À la Railway Valley Winery, Chen Ching Fung possède trois hectares plantés des cépages black queen, golden muscat et Taiwan Agriculture n°1. L'an dernier, il a produit 400 000 bouteilles de rouge et 100 000 de blanc en achetant l'essentiel du raisin à l'extérieur. Il élève une partie de sa production dans des tonneaux français, qu'il achète 780 euros pièce avant de les utiliser pour la décoration. Il a tout vendu.

Il faut dire que Chen Ching Fung a gagné plusieurs prix qu'il affiche dans son espace de dégustation pourvu d'un carré VIP. Ces distinctions lui permettent d'augmenter un peu ses tarifs. Ses bouteilles de rouge ou de blanc s'arrachent à 13 euros. La bouteille d'« ice wine » monte à 18 euros. Il ne fait pas de rosé « qui semble un vin dilué aux yeux des consommateurs ». Il laisse une remise de 40 % à ses revendeurs.

Vin « de réfrigérateur »

Du vin de glace dans un pays tropical ? Encore une surprise ! Railway Valley Winery n'est pas seule à en produire. Hong Ji-Bei et son fils, Hong Liang Jie, ont aussi leur gamme. Ils l'obtiennent en laissant le raisin un mois au plus en chambre froide à 1°C où il se dessèche et se concentre. Puis ils le pressent. Ce vin « de réfrigérateur », riche en sucres résiduels, est servi dans des verres minuscules habituellement utilisés pour l'alcool de riz.
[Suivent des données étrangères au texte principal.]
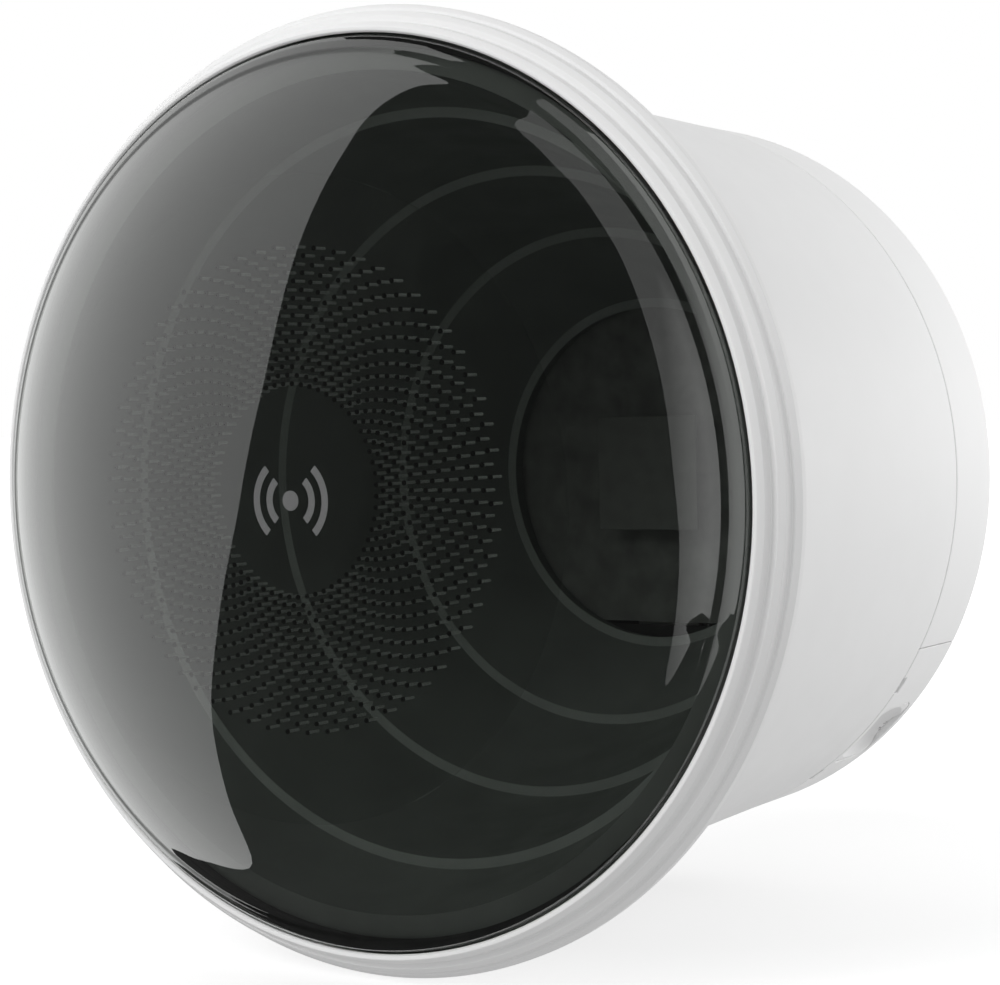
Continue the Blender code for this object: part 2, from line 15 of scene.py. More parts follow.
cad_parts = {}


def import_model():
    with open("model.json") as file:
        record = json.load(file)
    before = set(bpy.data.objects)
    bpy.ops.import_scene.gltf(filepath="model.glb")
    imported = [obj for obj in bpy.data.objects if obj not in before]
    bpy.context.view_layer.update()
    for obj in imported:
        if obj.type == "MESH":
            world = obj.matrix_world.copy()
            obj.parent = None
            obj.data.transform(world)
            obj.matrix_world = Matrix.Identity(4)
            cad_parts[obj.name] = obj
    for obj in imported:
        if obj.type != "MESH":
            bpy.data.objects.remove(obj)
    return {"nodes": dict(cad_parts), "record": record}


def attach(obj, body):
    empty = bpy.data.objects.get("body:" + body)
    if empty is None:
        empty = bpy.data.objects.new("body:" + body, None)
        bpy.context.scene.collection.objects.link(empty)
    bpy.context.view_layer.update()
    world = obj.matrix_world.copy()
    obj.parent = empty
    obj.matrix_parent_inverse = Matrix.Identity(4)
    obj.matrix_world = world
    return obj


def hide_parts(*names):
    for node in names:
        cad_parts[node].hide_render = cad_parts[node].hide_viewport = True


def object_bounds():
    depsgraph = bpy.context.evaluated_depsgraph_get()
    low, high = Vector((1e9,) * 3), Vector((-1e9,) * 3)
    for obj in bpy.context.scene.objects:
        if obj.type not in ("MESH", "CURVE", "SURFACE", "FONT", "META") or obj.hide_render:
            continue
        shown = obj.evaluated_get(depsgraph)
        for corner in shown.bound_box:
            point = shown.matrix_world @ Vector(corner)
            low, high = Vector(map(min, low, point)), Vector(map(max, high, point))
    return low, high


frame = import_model()
CAD_BOX = [list(corner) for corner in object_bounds()]
NODES = frame["nodes"]
BODY_OF = {}
for body_name, members in frame["record"]["behaviour"]["bodies"].items():
    for member in members:
        BODY_OF[member] = body_name

MM = 0.001
REAR_STATION = 136.5 * MM
GAP = 0.3 * MM
FINE_GAP = 0.12 * MM          # seams that are held tight

# Dome, lens plate and bezel
RIM_RADIUS = 88.4 * MM
DOME_SAG = 36.3 * MM
DOME_RADIUS = 126.0 * MM
DOME_WALL = 2.2 * MM
DOME_CENTRE = DOME_RADIUS - DOME_SAG      # station of the sphere's centre
CAP_EDGE = 84.9 * MM                      # where the dome's sphere ends in the rim step
LENS_STATION = -17.0 * MM
LENS_RADIUS = 61.2 * MM
LENS_THICKNESS = 1.2 * MM
HOLE_RINGS = 17
HOLES_PER_RING = 60
FIRST_RING = 20.1 * MM
RING_PITCH = 1.6 * MM
HOLE_LIFT = 1.9 * MM         # height of the hole field above the axis
HOLE_RADIUS = 0.48 * MM
COLLAR = 0.2 * MM            # length of the collar in each hole, near black as painted shade in the hole's mouth
TUBE_RADIUS = 0.28 * MM
TUBE_BORE = 0.18 * MM
TUBE_LENGTH = 3.4 * MM
RING_RADIUS = 95.0 * MM

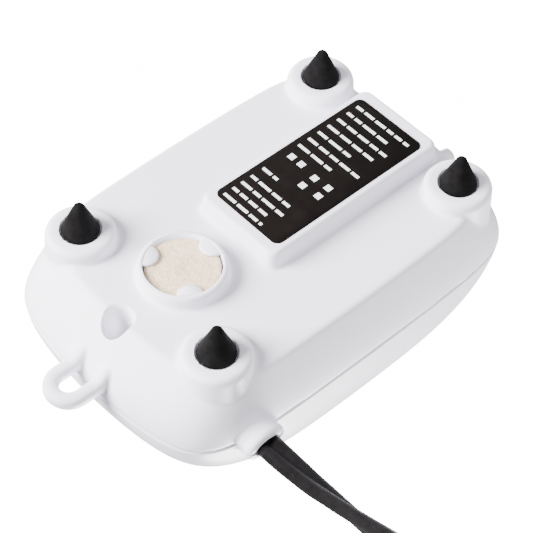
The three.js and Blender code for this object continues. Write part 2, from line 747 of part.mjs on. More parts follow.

La famille Hong produit également un vin doux naturel dont la recette lui a été donnée par un professeur taïwanais formé en France : « Dès que la fermentation atteint 5°, on ajoute de l'alcool jusqu'à 15°. » Un alcool qui est distillé au domaine.

Avec en tout 8 ha récoltés, dont un en propriété, ils affirment produire « moins de 100 000 litres par an, environ 75 % de rouge et 25 % de blanc, pour que l'entreprise reste un domaine, sinon elle deviendrait une "factory" ». Beaucoup de ventes se font sur place, dans le local de dégustation ouvert aux touristes. Pour rencontrer de nouveaux clients et pour faire connaître leurs vins, Hong Ji-Bei et son fils organisent des cours de dégustation auxquels participent des étudiants de l'université nationale de l'hospitalité et du tourisme de Kaohsiung. En une quinzaine d'années, la relation entre les vignerons et l'État a radicalement changé. Avant 2002, il leur était interdit de produire du vin, cette activité étant un monopole d'État. Les viticulteurs devaient vendre leurs raisins à l'usine Taiwan Tobacco & Liquor Corporation.

Mais en 2002, l'entrée de Taïwan dans l'OMC met fin à cette situation. L'État finance désormais des techniciens viticoles, des formations et des actions de promotion. « Cela faisait dix ans que l'on vinifiait… pour notre famille ! » sourit Chen Ching Fung. Une famille bien élargie car les vignerons vendaient déjà leurs bouteilles discrètement. La fin du monopole leur a permis de poursuivre leur activité au grand jour.